** Start of Records for this task **
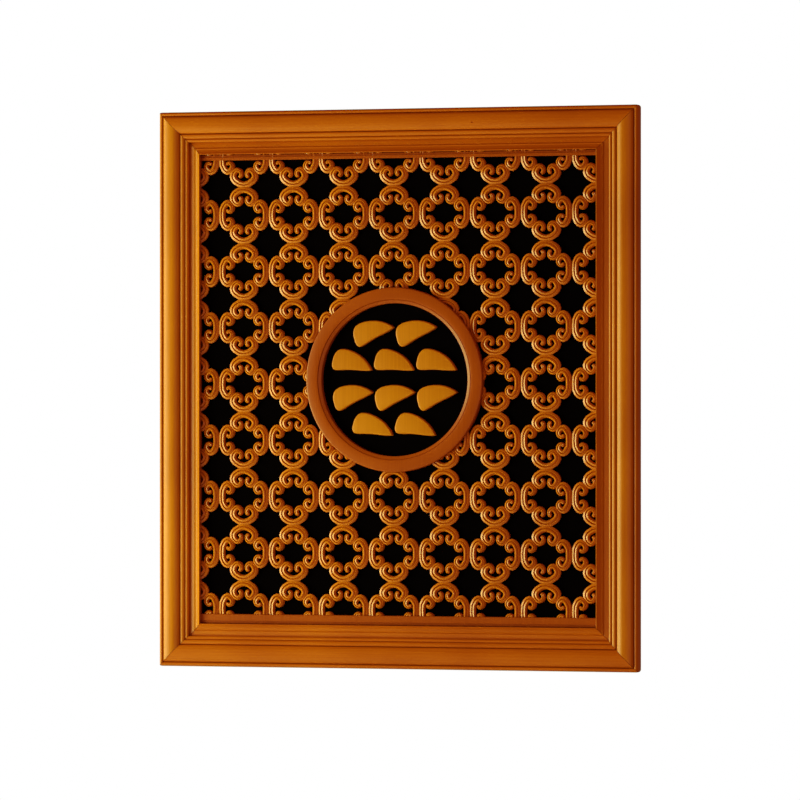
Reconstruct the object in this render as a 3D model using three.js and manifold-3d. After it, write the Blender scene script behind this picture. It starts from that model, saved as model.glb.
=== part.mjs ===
// Decorative wall panel: four mitred frame mouldings hold a pierced fretwork board of C-scrolls with a
// round medallion ring, over a black backing board. Brush strokes lie on the backing inside the ring.
// Millimetres. X is right, Z is up, the wall is the plane Y = 0 and the panel faces -Y.
import * as THREE from 'three';
import { mergeVertices } from 'three/addons/utils/BufferGeometryUtils.js';
import Module from 'manifold-3d';

const wasm = await Module();
wasm.setup();

// Overall size
const panelWidth = 600;
const panelHeight = 670;

// Frame moulding, measured inwards from the outer edge
const outerBeadWidth = 5.2;
const mainFaceWidth = 21.7;
const mainEdgeWidth = 1.2;
const innerBeadWidth = 5.9;
const smallBeadWidth = 4;
const bandWidth = 15;
const bandLineShare = 0.44;

// Frame moulding, heights above the wall
const outerSideHeight = 8;
const outerBeadHeight = 13.2;
const outerGrooveHeight = 11.4;
const mainFaceHeight = 16.8;
const mainEdgeHeight = 12.2;
const innerGrooveHeight = 9.3;
const innerBeadHeight = 12;
const beadLineHeight = 10.6;
const smallBeadHeight = 11.9;
const bandStartHeight = 6.8;
const bandLineHeight = 10.6;
const sightHeight = 14.5;
const sightEdgeRadius = 1;

// Boards behind the moulding
const clearance = 0.3;
const mitreGap = 0.22;
const lipWidth = 7.2;
const backingThickness = 2.7;
const boardThickness = 5.7;
const latticeDrop = 0.7;
const sideMarginCover = 0.4;
const topStripWidth = 7.2;
const bottomStripWidth = 11.8;

// Fretwork cells, counted from the cell that the medallion covers
const cellWidth = 63.2;
const cellHeight = 67.8;
const latticeCentreX = -4.2;
const latticeCentreZ = 6.3;
const cellsEachWay = 4;
const fuseDepth = 0.3;

// Each C-scroll keeps its share of the cell: half its width, how far it reaches in, and its strap's width
const upperScroll = {
  half: 0.291 * cellWidth,
  reach: 0.354 * cellHeight,
  strap: 0.109 * cellHeight,
  flatBack: 0.087 * cellWidth,
  stem: 0.028 * cellWidth,
};
const sideScroll = {
  half: 0.288 * cellHeight,
  reach: 0.329 * cellWidth,
  strap: 0.112 * cellWidth,
  flatBack: 0.1 * cellHeight,
  stem: 0.027 * cellHeight,
};

// Medallion ring
const ringCentreX = -2.5;
const ringCentreZ = 10.9;
const ringInnerRadius = 91.5;
const ringWidth = 19;
const ringBevelWidth = 4.6;
const ringRise = 3.4;
const ringSegments = 40;

// Brush strokes inside the ring, raised over the backing, in rows that lean to alternate sides
const strokeThickness = 5.4;
const strokeBevel = 1.3;
const strokeWidth = 0.295 * ringInnerRadius;
const strokeArch = 0.055 * ringInnerRadius;
const strokeGap = 0.038 * ringInnerRadius;
const strokeRows = [
  { rise: 0.634 * ringInnerRadius, count: 2, tilt: 16, length: 0.568 * ringInnerRadius },
  { rise: 0.219 * ringInnerRadius, count: 3, tilt: -14, length: 0.557 * ringInnerRadius },
  { rise: -0.208 * ringInnerRadius, count: 3, tilt: 15, length: 0.557 * ringInnerRadius },
  { rise: -0.623 * ringInnerRadius, count: 2, tilt: -16, length: 0.568 * ringInnerRadius },
];

// Heights and distances that follow from the sizes above
const outerGroove = outerBeadWidth;
const innerGroove = outerGroove + mainFaceWidth;
const beadLine = innerGroove + innerBeadWidth;
const bandStart = beadLine + smallBeadWidth;
const frameWidth = bandStart + bandWidth;
const lipStart = frameWidth - lipWidth;
const boardBack = backingThickness + clearance;
const boardFront = boardBack + boardThickness;
const lipBack = boardFront + clearance;
const latticeFront = boardFront - latticeDrop;

const varnishedWood = new THREE.MeshStandardMaterial({ color: 0xb05a0c, roughness: 0.38, metalness: 0 });
const carvedWood = new THREE.MeshStandardMaterial({ color: 0xb8620f, roughness: 0.4, metalness: 0 });
const strokeWood = new THREE.MeshStandardMaterial({ color: 0xbb6608, roughness: 0.4, metalness: 0 });
const blackBoard = new THREE.MeshStandardMaterial({ color: 0x040404, roughness: 0.9, metalness: 0 });

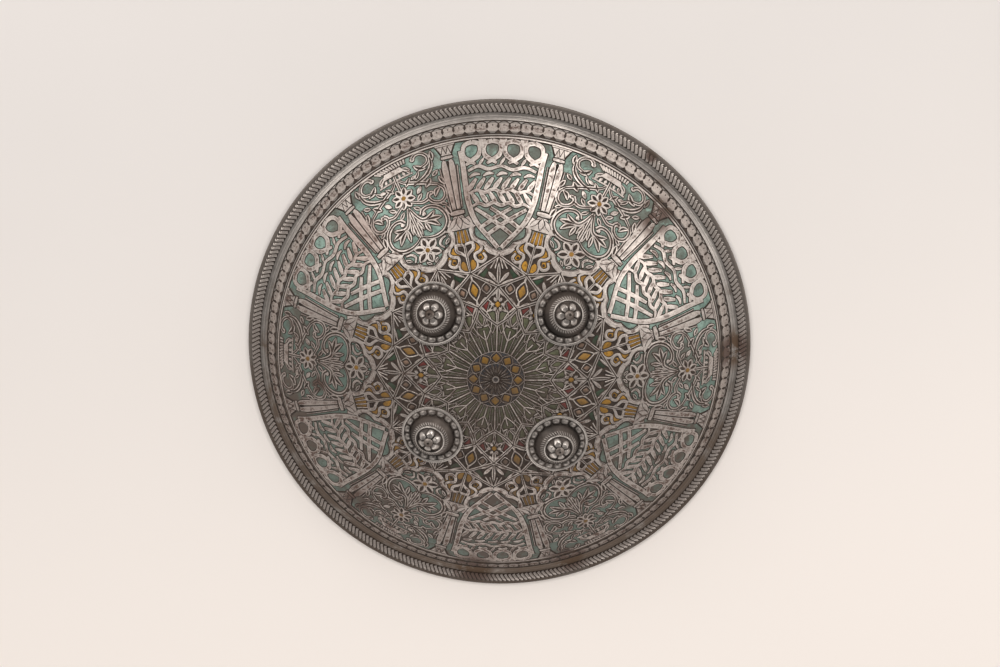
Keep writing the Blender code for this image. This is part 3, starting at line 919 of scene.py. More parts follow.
class SHIELD_OT_grounds(bpy.types.Operator):
    """Lay the dark ground and the coloured ones"""

    bl_idname = "shield.grounds"
    bl_label = "Grounds"

    def execute(self, context):
        top = sizes().enamel_height / MM
        self.bare(top * 0.5)
        self.turquoise(top)
        self.cells(top * 1.3)
        return {"FINISHED"}

    def bare(self, top):
        """A thin dark sheet over the whole dome, a lathe of one curved line."""
        radius = np.linspace(0.0, DOME_EDGE - 0.4, 50)[1:]
        plan = np.stack([np.zeros_like(radius), radius], axis=1)
        points, normals = lift(plan)
        upper = points + normals * top
        lower = (points - normals * 0.2)[::-1]
        both = np.vstack([upper, lower])
        heap = Heap()
        apexes = (SPHERE_Z + SPHERE + top, SPHERE_Z + SPHERE - 0.2)
        heap.add(*lathe(both[:, 1], both[:, 2], apexes, steps=168))
        heap.piece("dome_ground", dark_cut(), "dark_cut", smooth=35)

    def turquoise(self, top):
        """One sheet in each panel, as wide at each depth as the panel is."""
        depth = np.linspace(4.2, 109.6, 48)
        heap = Heap()
        heap.add(*patch(chart(strip(depth, panel_half(depth), 14)), top), ALL_AXES)
        heap.piece("panel_grounds", ground("turquoise", 0.72, 0.035), "turquoise_ground", smooth=30)

    def cells(self, top):
        """Small coloured cells of the star and of the spandrels."""
        heaps = {name: Heap() for name in ("amber", "beige", "red", "green", "olive", "blue")}

        def lay(name, grid, height=top, axes=ALL_AXES):
            heaps[name].add(*patch(grid, height), axes)

        mid = BAY / 2
        self.spandrel_cells(lay)
        for side in (-1, 1):
            lay("green", lozenge(side * 8.6, 0.404, 13.0, 9.5))
            lay("red", lozenge(side * 8.8, 0.281, 9.0, 7.4))
            lay("beige", lozenge(side * 7.4, 0.341, 5.6, 4.4))
            lay("olive", lozenge(side * 5.2, 0.235, 26.0, 7.0))
            lay("olive", wedge(side * 3.75, 0.112, 0.185, (3.0, 3.3)))
            lay("olive", wedge(mid - side * 3.75, 0.112, 0.2, (3.0, 3.3)))
        lay("amber", lozenge(mid, 0.339, 11.5, 6.2), top * 1.5)
        lay("amber", lozenge(0, 0.281, 5.4, 5.2), top * 1.5)
        lay("amber", lozenge(0, 0.0835, 7.4, 7.0), 0.6)
        share = np.linspace(-0.97, 0.97, 7)
        for depth in (40.5, 93.4):
            path = np.stack([np.zeros(7), depth + 2.1 * share], axis=1)
            lay("amber", chart(spindle(path, 2.1 * np.sqrt(1 - share**2))), 0.72, FLOWER_AXES)
        lay("olive", lozenge(mid, 0.222, 30.0, 15.0, rows=11))
        lay("blue", wedge(0, 0.004, 0.104, (15.2, 15.2), rows=8, columns=6))
        for name, grime in (("amber", 0.35), ("beige", 0.3), ("red", 0.3), ("green", 0.3),
                            ("olive", 0.5), ("blue", 0.4)):
            slot = "amber" if name == "beige" else name
            heaps[name].piece(name + "_cells", ground(name, grime), slot + "_ground")

    def spandrel_cells(self, lay):
        """Amber under the fluted foot and in the openings of the split leaf."""
        depth = np.linspace(87.5, 99.5, 4)
        lay("amber", chart(strip(depth, np.linspace(5.2, 6.6, 4), 4)), axes=COLUMN_AXES)
        spots = (((-9.5, 99.5), (-9.0, 110.0), 4.2), ((-14.5, 105.0), (-12.5, 117.0), 3.4),
                 ((-5.5, 115.0), (-3.5, 124.0), 3.2), ((-19.0, 108.5), (-24.5, 112.0), 2.2))
        for start, end, half in spots:
            for side in (-1, 1):
                path = line(start, end, step=1.6) * (side, 1.0)
                shape = half * np.sin(np.pi * np.linspace(0.12, 0.88, len(path))) ** 0.6
                lay("amber", chart(spindle(path, shape)), axes=COLUMN_AXES)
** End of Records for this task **
Reproduce only the lines from the top of the material through the one bearing "const bandLineShare = 0.44;", each exactly as it stands.

Task result
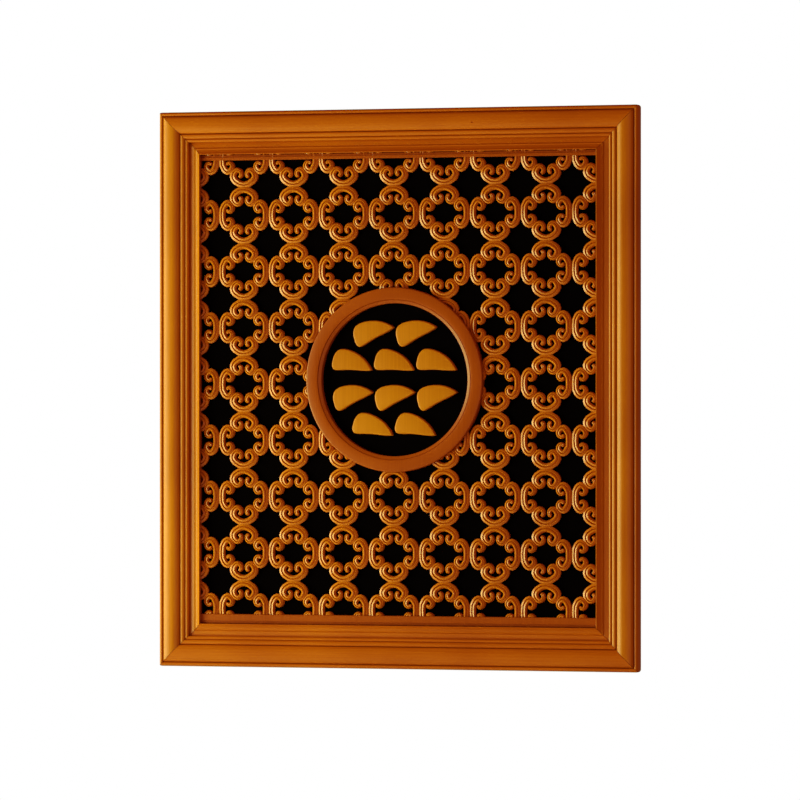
Reconstruct the object in this render as a 3D model using three.js and manifold-3d. After it, write the Blender scene script behind this picture. It starts from that model, saved as model.glb.
=== part.mjs ===
// Decorative wall panel: four mitred frame mouldings hold a pierced fretwork board of C-scrolls with a
// round medallion ring, over a black backing board. Brush strokes lie on the backing inside the ring.
// Millimetres. X is right, Z is up, the wall is the plane Y = 0 and the panel faces -Y.
import * as THREE from 'three';
import { mergeVertices } from 'three/addons/utils/BufferGeometryUtils.js';
import Module from 'manifold-3d';

const wasm = await Module();
wasm.setup();

// Overall size
const panelWidth = 600;
const panelHeight = 670;

// Frame moulding, measured inwards from the outer edge
const outerBeadWidth = 5.2;
const mainFaceWidth = 21.7;
const mainEdgeWidth = 1.2;
const innerBeadWidth = 5.9;
const smallBeadWidth = 4;
const bandWidth = 15;
const bandLineShare = 0.44;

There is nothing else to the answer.